5 августа 1936 года я отправил первые экземпляры законченной рукописи американскому и французскому переводчикам. В тот же день мы отправились вместе с четой Кнудсен в южную Норвегию, чтобы провести две недели у моря. Но уже на следующее утро, в пути, мы узнали, что в предшествующую ночь на нашу квартиру совершено было норвежскими фашистами нападение с целью овладеть моими архивами. Задача сама по себе не представляла никаких трудностей: дом никем не охранялся, и даже шкафы не запирались. Норвежцы до такой

степени привыкли к спокойному ритму своей демократии, что даже от друзей нельзя было добиться соблюдения элементарных правил осторожности.
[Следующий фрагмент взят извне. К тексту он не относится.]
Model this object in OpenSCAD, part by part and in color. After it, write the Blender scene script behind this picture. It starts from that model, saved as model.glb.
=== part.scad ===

Фашисты нагрянули в полночь, показали фальшивые полицейские значки и попытались немедленно приступить к "обыску". Оставшаяся дома дочь наших хозяев заподозрила неладное, не потерялась, стала с распростертыми руками перед дверью моей комнаты и заявила, что никого не пропустит. Пять фашистов, еще неопытных в своем ремесле, опешили перед мужеством молодой девушки. Тем временем младший брат ее поднял тревогу. Показались в ночных одеяниях соседи. Потерявшие голову герои бросились наутек, захватив с ближайшего стола несколько случайных документов.
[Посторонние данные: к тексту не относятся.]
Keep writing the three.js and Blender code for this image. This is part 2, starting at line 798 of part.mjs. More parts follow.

Полиция без труда установила на следующий день личность нападавших. Могло показаться, что жизнь снова войдет в спокойные берега. Продолжая путь на юг, мы вскоре установили, что за нами по пятам следует автомобиль с четырьмя фашистами под командой шефа пропаганды инженера Н. Только под самый конец путешествия нам удалось отделаться от преследователей: мы попросту не допустили их автомобиль на паром, который перевозил нас на другую сторону фиорда. Сравнительно спокойно мы прожили около десятка дней на маленьком островке в единственном рыболовном домике среди скал.